I was thrilled to have read this one. It was all that I needed it to be right now: a place to escape but also to believe that maybe we all have more power than we realize.
It fit right into my gigantic woowoofest & it completed the trinity of witch books on my bedside table. It’s definitely all coming up witches this January.
*This is a super-cute show. And they aren’t pushing any agenda, except friendship, loyalty, and personal responsibility. Which I think we can all get on board with.
The other day, this lovely young woman came in to the bookstore and asked if we had any Christian books.
It was kind of awkward… because we have a spirituality section. But let’s just stay it leans heavily toward Buddhism, general spiritual pursuits (mindfulness, crystals, auras), and witchcraft. We do have a few Christian books. But they’re ones folks happened to donate. Which is to say, it’s certainly not a well-curated selection.
And, unexpectedly, as I was looking at this rather earnest young woman, I felt really bad about that.
My dance with Christianity has been long and storied. And, let’s suffice it to say that I have closed the chapter on that part of my spiritual journey. But, as often happens when you’re grieving a loss (and finally understanding that your childhood religion will no longer work for you–that it’s actually causing you great harm–is a loss), I got angry. Like, real, real angry.
So much so that I haven’t been able to not be angry when the topic of Christianity comes up. Which is problematic for several reasons:
I don’t want to be an angry person. For real. I appreciate anger. I think it can be cleansing and empowering. But then, something shifts and it begins to erode joy. To increase negativity. To make you into one of those people who can only identify what they don’t like, what they have a problem with, what is wrong with things. Those people are an energetic drag, and I have no desire to be one of them. But that’s totally what happens if anger hangs around past its expiration date.
65% of Americans identify themselves as Christians. So, you know, it comes up often.
That young woman who came in the store? I would never want to make her think that I believe her spiritual beliefs are somehow less than. That’s gross. Also, some of the people I most admire identify themselves as Christians.
All of this adds up to… you guessed it…
Time to let that shit go.
Letting go of anger on a personal level is one thing. But, also, as a liberal, queer bookseller, one of my biggest caveats is to carry books that will do no harm. Especially to the queer folks that walk up in here trusting me because they see that big Pride flag in the window & feel like this is a safe space.
So, I feel like I have to vet every Christian book that comes in here. But, again, that’s problematic, because that is not a healthy space for me. And … where would I even find time to do that?!?
See the problem?
But it is on my heart (you can take the girl out of youth group, but you can’t take youth group out of the girl) to offer folks of all spiritual stripes books that will nourish their souls and cause no harm. It’s also become apparent to me that this is the first step in letting go of anger that is no longer serving me.

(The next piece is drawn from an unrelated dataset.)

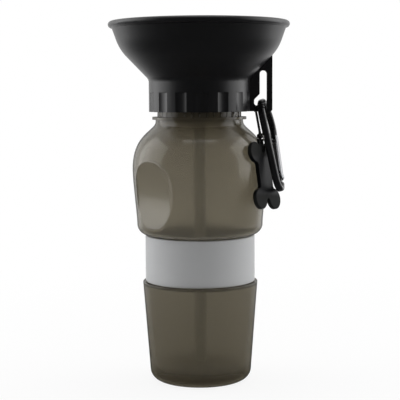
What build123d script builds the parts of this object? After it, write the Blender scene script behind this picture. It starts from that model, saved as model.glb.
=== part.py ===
from build123d import *
import os
from math import asin, atan2, cos, degrees, hypot, radians, sin

# Dog travel water bottle: a squeeze bottle with a drinking bowl screwed on top, hung by a
# sprung hook that also carries a bone-shaped tag. Millimetres, +Z up, origin at the middle
# of the base. The hang fin points along +X and the front of the bottle faces -Y.

# --- squeeze bottle (blow moulded) ---
bottle_wall = 1.4
base_hollow = 3.5            # height of the pushed-up middle of the base
base_hollow_slope = 7.0      # run of the hollow's slope
rest_ring_inset = 11.7       # inner edge of the ring that the bottle stands on
rest_ring_round = 1.5
base_inset = 4.6             # side wall carried down to the table, inside the lip
base_corner = 6.75
lip_rise = 3.7               # lip under the band, outside the recess
lower_height = 61.3
lip_edge = 0.3
recess_depth = 9.4           # measured from the widest place
recess_height = 29.1
hip_inset = 2.5              # upper body just above its round lower corner
hip_shelf = 0.4              # flat between the recess and that corner
hip_ease = 5.0
belly_radius = 41.0
belly_rise = 40.1            # from the recess up to the widest place
belly_ease = 8.5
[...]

So, I’d love to hear what y’all have read that falls into the Christian or Christian-adjacent category written by authors who celebrate the LGBTQ community (not just tolerate it).

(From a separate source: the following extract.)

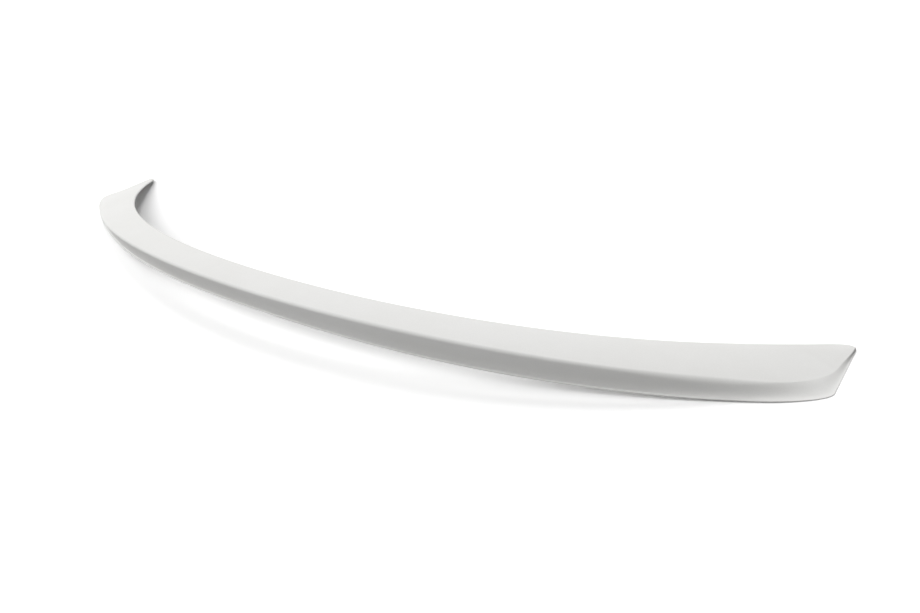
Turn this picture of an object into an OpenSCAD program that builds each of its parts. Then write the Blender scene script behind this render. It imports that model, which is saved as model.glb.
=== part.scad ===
// Trunk spoiler: one moulded shell that follows the rear edge of a trunk lid and wraps forward at
// both ends. Sections are lofted along three guide lines: the base line, the lip and the leading edge.
// Each guide runs from the middle to a shoulder, around the corner to a heel, and on to the tip.

/* [Overall] */
// Width across the wrapped ends
width = 1200; // [1150:5:1250]
// Thickness of the moulded wall
wall = 3; // [2.5:0.25:3.5]
// Thickness at the leading edge
edge_t = 2.4; // [2:0.2:3]
// Rounding of the lip at the middle
lip_round = 3; // [2:0.5:4.5]
// Rounding of the lip around the corner
corner_round = 8.5; // [5:0.5:9.5]
// Crown of the top face between leading edge and lip
top_crown = 1.2; // [0:0.2:2]
// Hollow of the rear face between lip and base
rear_hollow = 1.6; // [0:0.2:2.4]
// How far the rim stands out along the foot of the rear face
rim_step = 1.4; // [0.8:0.2:2]
// How far it still stands out along the ends
rim_end_step = 0.3; // [0.2:0.1:0.8]
// Height of the rim
rim_h = 1.2; // [0.8:0.2:2]

/* [Heights] */
// Lean of the part about its width as it lies on its corners, tips up, in degrees
lean = 2; // [0:0.5:4]
// Rise of the base line at the middle above the ends it stands on
arch = 28; // [24:1:32]
// Height of the lip at the middle
lip_h = 63; // [60:1:66]
// Height of the leading edge at the middle
lead_h = 66; // [62:1:70]
// Height of the lip at the tips
lip_tip_h = 3.5; // [3.1:0.2:4.3]
// Height of the leading edge at the tips
lead_tip_h = 2.6; // [2.2:0.2:3.4]

/* [Lip line] */
// Shoulder of the lip, inboard of the end
lip_shoulder_in = 80; // [74:1:86]
// Shoulder of the lip, forward of its middle
lip_shoulder_y = 164; // [158:1:170]
// Turn of the lip at the shoulder, in degrees
lip_shoulder_turn = 36.5; // [34:0.5:39]
// Heel of the lip, inboard of the end
lip_heel_in = 10; // [8:1:12]
// Heel of the lip, forward
lip_heel_y = 262; // [257:1:267]
// Turn of the lip at the heel, in degrees
lip_heel_turn = 81; // [79:1:83]
// Fullness of the lip's corner
lip_fullness = 1.02; // [0.96:0.02:1.08]
// Tip of the lip, forward
lip_tip_y = 307; // [304:1:310]

/* [Base line] */
// Middle of the base line, forward of the lip's middle
base_mid_y = 16; // [10:1:20]
// Shoulder of the base line, inboard of the end
base_shoulder_in = 59; // [56:1:62]
// Shoulder of the base line, forward
base_shoulder_y = 165; // [162:1:168]
// Turn of the base line at the shoulder, in degrees
base_shoulder_turn = 30; // [27:1:33]
// Heel of the base line, inboard of the end
base_heel_in = 7; // [6.5:0.5:8]
// Heel of the base line, forward
base_heel_y = 213; // [210:1:216]
// Fullness of the base line's corner
base_fullness = 0.6; // [0.55:0.05:0.8]

/* [Leading edge] */
// Middle of the leading edge, forward
lead_mid_y = 40; // [37:1:44]
// Shoulder of the leading edge, inboard of the end
lead_shoulder_in = 123; // [118:1:128]
// Shoulder of the leading edge, forward
lead_shoulder_y = 203; // [199:1:207]
// Turn of the leading edge at the shoulder, in degrees
lead_shoulder_turn = 40; // [37:1:43]
// Heel of the leading edge, inboard of the end
lead_heel_in = 39; // [36:1:42]
// Heel of the leading edge, forward
lead_heel_y = 281; // [278:1:284]
// Turn of the leading edge at the heel, in degrees
lead_heel_turn = 46; // [43:1:49]
// Turn of the leading edge where it meets the tip, in degrees
lead_tip_turn = 21; // [17:1:25]

/* [Hidden] */

half = width / 2;
// Stations along the lip from the middle to the shoulder, around the corner, and from heel to tip
bow_steps = 28;
corner_steps = 16;
end_steps = 8;
// The other two lines are drawn this much finer, because the sections cut them anywhere
finer = 4;
// Points across the top face, around the lip and down the rear face
top_steps = 5;
lip_steps = 6;
rear_steps = 4;
// Heading of the wrapped ends, in degrees, and how far the lip's tip stops short of the full width
end_turn = 86;
tip_in = 2;
// How far the base line and the leading edge are drawn past the tip of the lip
past_tip = 5;
// How strongly the height of the leading edge runs out towards the tips
lead_runout = 1.8;
// Share of the lip and of the base line that is arched, and the form of each arch
lip_reach = 0.92;
lip_power = 2.1;
lip_flare = 1.25;
base_reach = 0.87;
base_power = 1.63;
base_flare = 2;
// The hollow underside closes between these distances before each tip
close_from = 40;
close_to = 12;
// The lip's rounding grows from this many stations before the shoulder, over this many
grow_before = 8;
grow_steps = 12;
// The rim fades from this many stations before the shoulder, over this many
fade_before = 4;
fade_steps = 8;
// The wall and the rim are thinner where a section is less than this many walls high or deep
full_height = 4;
full_depth = 5;
// Largest shares of a section's height and depth that the lip's rounding takes up
round_of_height = 0.4;
round_of_depth = 0.25;
// Largest share of its height above the ends that the leading edge is thick
edge_of_height = 0.7;
// Share of the leading edge's thickness that its upper corner is cut back
edge_bevel = 0.4;
// Share of the rim's step that its ledge falls towards the outside
ledge_fall = 0.5;
// Steps along each inside face
inner_steps = 3;

function mix(a, b, t) = a + (b - a) * t;
function ease(t) = let (c = min(max(t, 0), 1)) c * c * (3 - 2 * c);
// Both rise to 1 and return to 0: one evenly, the other late, with its peak at two thirds
function bulge(t) = 4 * t * (1 - t);
function late_bulge(t) = 27 / 4 * t * t * (1 - t);
function unit(v) = v / norm(v);
function heading(a) = [cos(a), sin(a)];
function plan(p) = [p.x, p.y];

// Cubic stretch between two plan points with given headings; fullness 1 is close to a circular arc
function stretch(p0, a0, p1, a1, fullness, steps) =
    let (
        reach = fullness * norm(p1 - p0) / 3 / pow(cos((a1 - a0) / 4), 2),
        c0 = p0 + reach * heading(a0),
        c1 = p1 - reach * heading(a1)
    )
    [for (i = [0:steps]) let (t = i / steps, s = 1 - t)
        s * s * s * p0 + 3 * t * s * s * c0 + 3 * t * t * s * c1 + t * t * t * p1];

// Plan of one guide line from the middle to the tip
function guide(mid_y, shoulder, turn1, heel, turn2, tip, turn3, fullness, fine = 1) =
    let (
        bow = stretch([0, mid_y], 0, shoulder, turn1, 1, bow_steps * fine),
        corner = stretch(shoulder, turn1, heel, turn2, fullness, corner_steps * fine),
        end = stretch(heel, turn2, tip, turn3, 1, end_steps * fine)
    )
    concat(bow, [for (i = [1:len(corner) - 1]) corner[i]], [for (i = [1:len(end) - 1]) end[i]]);

// Distance along a guide line up to each of its points
function runs(points) = [for (i = 0, sum = 0; i < len(points);
    i = i + 1, sum = sum + (i < len(points) ? norm(points[i] - points[i - 1]) : 0)) sum];

// Share of the fall in height at a share of the run
function fall(u, runout) = u * u * (3 - 2 * u) + runout * u * u * (u - 1);

// A guide line whose height falls from the middle to the tip
function falling(points, top, bottom, runout) =
    let (s = runs(points), total = s[len(s) - 1])
    [for (i = [0:len(points) - 1])
        [points[i].x, points[i].y, mix(top, bottom, fall(s[i] / total, runout))]];

// A guide line that arches up at the middle and runs level at the ends
function arched(points, top, bottom, reach, power, flare) =
    let (s = runs(points), total = s[len(s) - 1])
    [for (i = [0:len(points) - 1])
        let (u = min(s[i] / total / reach, 1))
        [points[i].x, points[i].y, mix(bottom, top, pow(1 - pow(u, power), flare))]];

lip_line = arched(guide(0,
    [half - lip_shoulder_in, lip_shoulder_y], lip_shoulder_turn,
    [half - lip_heel_in, lip_heel_y], lip_heel_turn,
    [half - tip_in, lip_tip_y], end_turn, lip_fullness),
    lip_h, lip_tip_h, lip_reach, lip_power, lip_flare);
base_line = arched(guide(base_mid_y,
    [half - base_shoulder_in, base_shoulder_y], base_shoulder_turn,
    [half - base_heel_in, base_heel_y], end_turn,
    [half, lip_tip_y + past_tip], end_turn, base_fullness, finer),
    arch, 0, base_reach, base_power, base_flare);
lead_line = falling(guide(lead_mid_y,
    [half - lead_shoulder_in, lead_shoulder_y], lead_shoulder_turn,
    [half - lead_heel_in, lead_heel_y], lead_heel_turn,
    [half - tip_in, lip_tip_y + past_tip], lead_tip_turn, 1, finer),
    lead_h, lead_tip_h, lead_runout);

last = len(lip_line) - 1;
lip_runs = runs([for (p = lip_line) plan(p)]);
function along(i) = i == 0 ? [1, 0] : unit(plan(lip_line[min(i + 1, last)] - lip_line[i - 1]));

// Where the upright plane through p, square to the plan direction d, cuts a line
function crossing(line, p, d) =
    let (
        ahead = [for (q = line) plan(q - p) * d],
        k = [for (i = [0:len(line) - 2]) if (ahead[i] <= 0 && ahead[i + 1] > 0) i][0]
    )
    mix(line[k], line[k + 1], ahead[k] / (ahead[k] - ahead[k + 1]));

// One section square to the lip. In its plane u runs forward from the lip and z runs up.
function section(i) =
    let (
        lip = lip_line[i],
        fore = [-along(i).y, along(i).x],
        lead = crossing(lead_line, lip, along(i)),
        base = crossing(base_line, lip, along(i)),
        e = [plan(lead - lip) * fore, lead.z],
        b = [plan(base - lip) * fore, base.z],
        crest = [0, lip.z],
        height = lip.z - base.z,
        size = min(1, height / (full_height * wall), e.x / (full_depth * wall)),
        thick = wall * size,
        faded = ease((i - bow_steps + fade_before) / fade_steps),
        step = mix(rim_step, rim_end_step, faded) * size,
        edge = min(edge_t, lead.z * edge_of_height),
        to_top = unit(e - crest),
        to_rear = unit(b - crest),
        half_angle = acos(to_top * to_rear) / 2,
        inward = unit(to_top + to_rear),
        top_out = [-to_top.y, to_top.x],
        rear_out = [to_rear.y, -to_rear.x],
        grown = ease((i - bow_steps + grow_before) / grow_steps),
        round_r = min(mix(lip_round, corner_round, grown), height * round_of_height, e.x * round_of_depth),
        apex = crest - inward * round_r * (1 / sin(half_angle) - 1),
        centre = apex + inward * round_r / sin(half_angle),
        top_end = apex + to_top * round_r / tan(half_angle),
        rear_end = apex + to_rear * round_r / tan(half_angle),
        start = atan2(top_out.y, top_out.x),
        sweep = 180 - 2 * half_angle,
        rim = b + [0, rim_h * size],
        rear_foot = rim + [step, step * ledge_fall],
        edge_top = e - to_top * edge * edge_bevel,
        edge_front = e - [0, edge * edge_bevel],
        edge_low = e - [0, edge],
        top = [for (k = [0:top_steps - 1]) let (t = k / top_steps)
            mix(edge_top, top_end, t) + top_out * top_crown * size * bulge(t)],
        nose = [for (k = [0:lip_steps]) centre + round_r * heading(start + sweep * k / lip_steps)],
        rear = [for (k = [1:rear_steps]) let (t = k / rear_steps)
            mix(rear_end, rear_foot, t) - rear_out * rear_hollow * size * late_bulge(t)],
        outer = concat([edge_low, edge_front], top, nose, rear, [rim, b]),
        // the inside follows the outside one wall thickness away
        across = [thick / abs(to_rear.y), 0],
        in_foot = b + [step, 0] + across,
        in_rear = rear_foot + across,
        in_apex = apex + inward * max(thick / sin(half_angle), round_r / sin(half_angle) - round_r + thick),
        in_edge = edge_low - [edge, 0],
        in_wall = [for (k = [1:inner_steps - 1]) let (t = k / inner_steps)
            mix(in_rear, in_apex, t) - rear_out * rear_hollow * size * late_bulge(1 - t)],
        in_top = [for (k = [1:inner_steps - 1]) let (t = k / inner_steps)
            mix(in_apex, in_edge, t) + top_out * top_crown * size * bulge(t)],
        hollow = concat([in_foot], in_wall, [in_apex], in_top, [in_edge]),
        open = ease((lip_runs[last] - lip_runs[i] - close_to) / (close_from - close_to)),
        inner = [for (k = [0:len(hollow) - 1])
            mix(mix(in_foot, in_edge, k / (len(hollow) - 1)), hollow[k], open)]
    )
    [for (p = concat(outer, inner)) [lip.x + fore.x * p.x, lip.y + fore.y * p.x, p.y]];

right_half = [for (i = [0:last]) [for (p = section(i))
    [p.x, p.y * cos(lean) - p.z * sin(lean), p.y * sin(lean) + p.z * cos(lean)]]];
sections = concat(
    [for (i = [last:-1:1]) [for (p = right_half[i]) [-p.x, p.y, p.z]]],
    right_half);

// The frame's origin is the middle of the bounding box's underside
all_y = [for (s = right_half) for (p = s) p.y];
all_z = [for (s = right_half) for (p = s) p.z];
mid_y = (min(all_y) + max(all_y)) / 2;

function centroid(points) = [for (k = [0:2]) [for (p = points) p[k]] * [for (p = points) 1] / len(points)];

// The shell: each section joined to the next, and each tip closed
module spoiler() {
    ring = len(sections[0]);
    count = len(sections);
    tips = [centroid(sections[0]), centroid(sections[count - 1])];
    points = concat([for (s = sections) each s], tips);
    skin = [for (i = [0:count - 2]) for (j = [0:ring - 1])
        let (a = i * ring + j, b = i * ring + (j + 1) % ring, c = a + ring, d = b + ring)
        // the diagonals of the two halves mirror each other
        each (i < last ? [[a, c, b], [b, c, d]] : [[a, d, b], [a, c, d]])];
    caps = [for (j = [0:ring - 1])
        let (n = (j + 1) % ring, start = (count - 1) * ring)
        each [[count * ring, j, n], [count * ring + 1, start + n, start + j]]];
    color("gainsboro")
        translate([0, -mid_y, -min(all_z)])
            polyhedron(points, concat(skin, caps));
}

spoiler();
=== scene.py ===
"""Looks of the trunk spoiler: the moulded shell again, from the same guide lines as the source, but finer."""

import math

import bpy
import numpy as np
from mathutils import Matrix, Vector


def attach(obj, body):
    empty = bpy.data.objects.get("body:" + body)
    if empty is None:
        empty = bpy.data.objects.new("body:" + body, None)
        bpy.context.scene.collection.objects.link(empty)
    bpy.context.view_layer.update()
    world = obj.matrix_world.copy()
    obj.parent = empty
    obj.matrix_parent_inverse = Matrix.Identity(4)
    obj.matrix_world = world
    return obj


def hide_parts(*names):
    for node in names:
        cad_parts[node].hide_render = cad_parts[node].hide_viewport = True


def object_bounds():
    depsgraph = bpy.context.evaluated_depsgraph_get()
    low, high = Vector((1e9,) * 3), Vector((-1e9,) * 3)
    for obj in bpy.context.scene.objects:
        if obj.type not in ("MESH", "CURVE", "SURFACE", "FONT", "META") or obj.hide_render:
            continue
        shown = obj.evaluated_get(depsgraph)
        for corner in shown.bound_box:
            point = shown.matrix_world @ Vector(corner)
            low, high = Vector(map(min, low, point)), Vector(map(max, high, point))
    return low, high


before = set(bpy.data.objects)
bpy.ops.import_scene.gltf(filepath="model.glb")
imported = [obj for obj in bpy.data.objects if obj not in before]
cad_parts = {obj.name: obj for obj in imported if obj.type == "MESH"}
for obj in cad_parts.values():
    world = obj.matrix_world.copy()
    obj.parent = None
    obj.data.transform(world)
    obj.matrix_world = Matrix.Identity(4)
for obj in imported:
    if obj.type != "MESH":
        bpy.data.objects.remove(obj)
cad_lo, cad_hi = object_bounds()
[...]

P.S. I just need to take a minute and let y’all know that I’m 100% in love with Nadia Bolz-Weber. I read her Sunday Morning Prayers every week, and they break open my heart in beautiful ways. If you haven’t checked her out, she’s worth your time no matter what your faith tradition.

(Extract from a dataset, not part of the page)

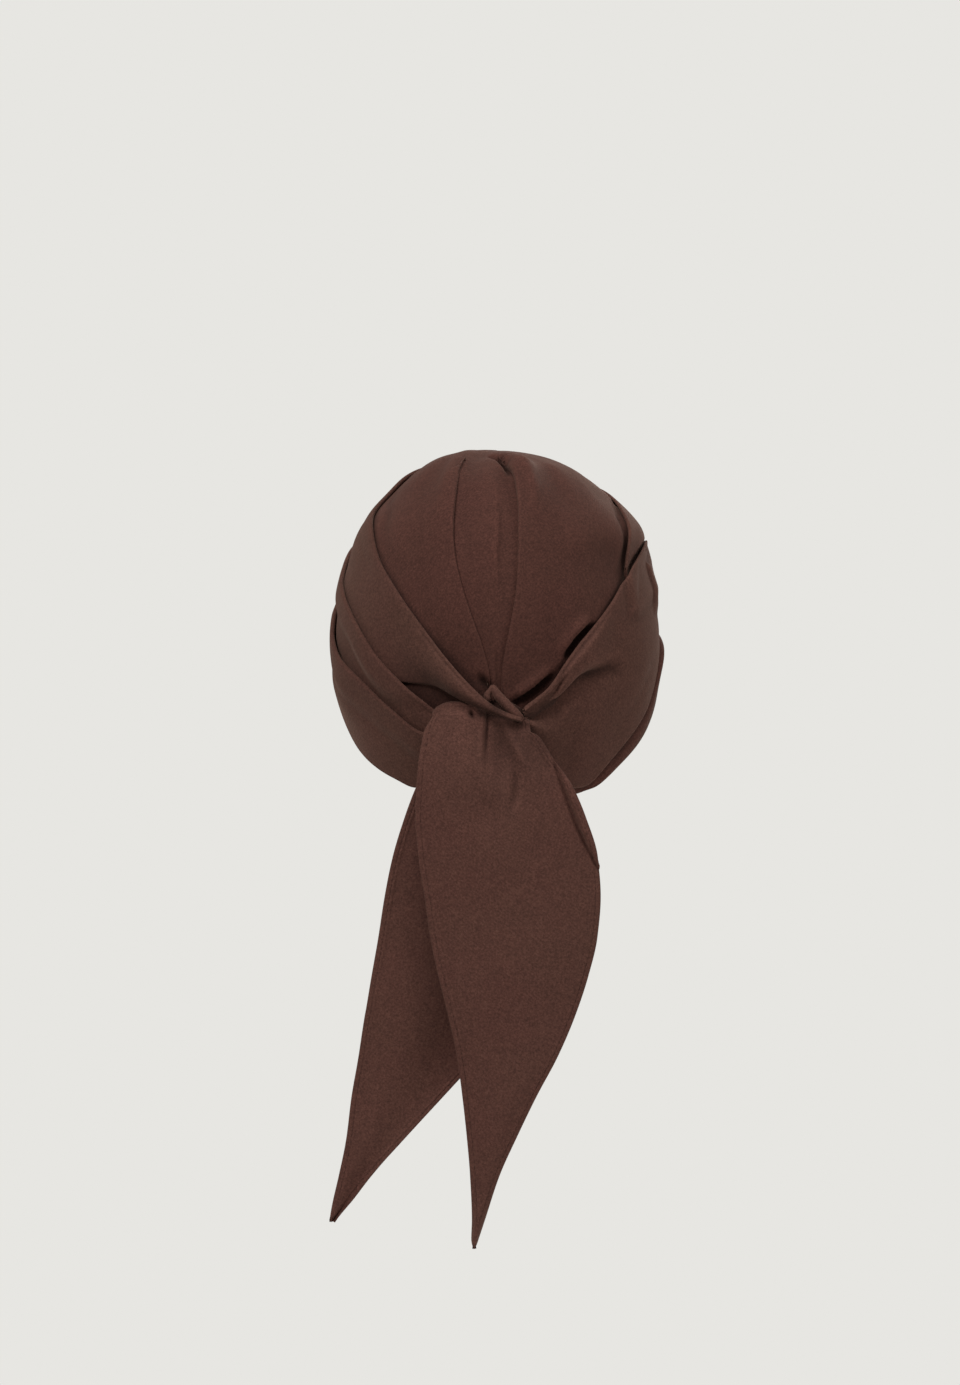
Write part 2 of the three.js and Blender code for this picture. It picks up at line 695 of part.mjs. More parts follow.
const narrowShares = [0, 0.25, 0.5, 0.75, 1];
const wideShares = [0, 0.14, 0.28, 0.42, 0.56, 0.7, 0.85, 1];
const group = new THREE.Group();
const pieces = [
  { name: 'crown', geometry: crownGeometry(), colour: '#4d322c' },
  { name: 'upper_pleat', geometry: pleatGeometry(upperPleat, narrowShares), colour: '#4f352d' },
  { name: 'middle_pleat', geometry: pleatGeometry(middlePleat, narrowShares), colour: '#4e362e' },
  { name: 'lower_pleat', geometry: pleatGeometry(lowerPleat, wideShares), colour: '#48332c' },
  { name: 'knot', geometry: knotGeometry(), colour: '#46302a' },
  { name: 'front_tail', geometry: frontTailGeometry(), colour: '#4e342e' },
  { name: 'back_tail', geometry: backTailGeometry(), colour: '#4a332e' },
];
pieces.forEach(({ name, geometry, colour }) => {
  const mesh = new THREE.Mesh(geometry, cloth(colour));
  mesh.name = name;
  group.add(mesh);
});

export default group;
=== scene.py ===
"""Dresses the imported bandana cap: soft crown, pleated wrap, knot, two hemmed tails, and a studio stage."""

import math

import bpy
import numpy as np
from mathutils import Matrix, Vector


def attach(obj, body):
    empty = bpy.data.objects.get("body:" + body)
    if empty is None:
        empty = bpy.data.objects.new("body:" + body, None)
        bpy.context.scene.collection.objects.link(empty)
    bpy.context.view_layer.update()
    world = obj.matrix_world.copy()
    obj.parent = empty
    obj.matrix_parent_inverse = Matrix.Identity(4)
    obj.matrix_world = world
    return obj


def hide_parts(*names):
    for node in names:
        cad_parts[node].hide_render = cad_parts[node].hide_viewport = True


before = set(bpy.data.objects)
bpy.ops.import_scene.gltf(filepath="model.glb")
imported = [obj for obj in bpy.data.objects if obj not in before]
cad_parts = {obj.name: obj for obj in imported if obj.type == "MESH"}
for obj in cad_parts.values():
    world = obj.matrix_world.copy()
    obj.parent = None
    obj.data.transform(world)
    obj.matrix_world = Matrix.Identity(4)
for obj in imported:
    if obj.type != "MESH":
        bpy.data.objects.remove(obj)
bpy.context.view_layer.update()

bl_info = {
    "name": "Bandana Cap",
    "version": (1, 0, 0),
    "blender": (4, 5, 0),
    "location": "3D View > Sidebar > Bandana Cap",
    "description": "Cloth, stitching and stage of a soft bandana cap with a pleated wrap and two tails",
    "category": "Object",
}

MM = 0.001


def table_of(columns, *rows):
    """A table with named columns: each row becomes a dictionary"""
    names = columns.split()
    return [dict(zip(names, row)) for row in rows]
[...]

Because this really feels, for the most part, like a fly-by-the-seat-of-your-pants endeavor.
It’s not so much the “where do babies come from?” conversations… those big ones are expected. You kind of get to plan for those. And, honestly, for us that one was easy… Jane came to be in a very skilled fertility doctor’s office. In fact, she knows her origin story so well, we had to go ahead & speed up the talk about the way that many cis/het folks procreate before she started telling her friends with authority that babies were made in the doctor’s office (with a mobile of white Christmas lights above the examination table, for ambiance).
But then there are the conversations that happen as you’re driving to, say, the chiropractor on a random Monday afternoon.
“Mommy, can drinking kill you?” There she was, sat in the back seat looking super-interested in the answer to this question.
But it’s nuanced, you see. Because I’m in recovery. So, yeah, drinking could totally kill me. But I also know that the way I respond to things either provides her something to push back against (and that girl is the queen of push back) or something to think about. Depending on how I handle it.
So, I followed the instructions I keep getting (over and over again) from the Universe… I trusted my intuition.
And I was straight-up honest.
I told her how I got in trouble drinking (read: I hated myself & wanted to escape that feeling). I told her that many folks drink safely. And that she could choose to drink (or not!) when she got old enough. But you can believe that I put a plug in for sobriety being a valid life choice, whether you “have to” be sober or not. We also talked about what happens when you drink too much (acting a fool, blackouts, headaches, puke-fests).
None of this conversation was entirely foreign to her. When you’ve got a parent in long-term recovery, you occasionally bump into a drunkalog story along the way. Because it’s easier to point to what NOT to do with humor than with haranguing lectures.
I remember sitting in an AA meeting and hearing a woman in recovery declare (forcefully) that her child would never drink (as in not ever take a sip of alcohol). I thought that was a foolish premise then. Now that I have a child, I know how truly absurd that idea is.
Jane will drink. She’ll try it at least. And that’s what I acknowledged in our little car chat yesterday afternoon: she’ll make mistakes when it comes to alcohol. And she’ll regroup and make (better) decisions from there.
Not everything has to be black and white. I don’t need the kid declaring herself a teetotaler at (not quite) 10 years old. But I do want her to know that sometimes drinking is kicking back and having a beer on the beach with friends. Sometimes it is … so very NOT.
And that’s the truth for me. She’ll find her truth.
But, as is true with so many other things, she’ll only make good choices about alcohol if she’s at peace with who she is, if knows how to love herself.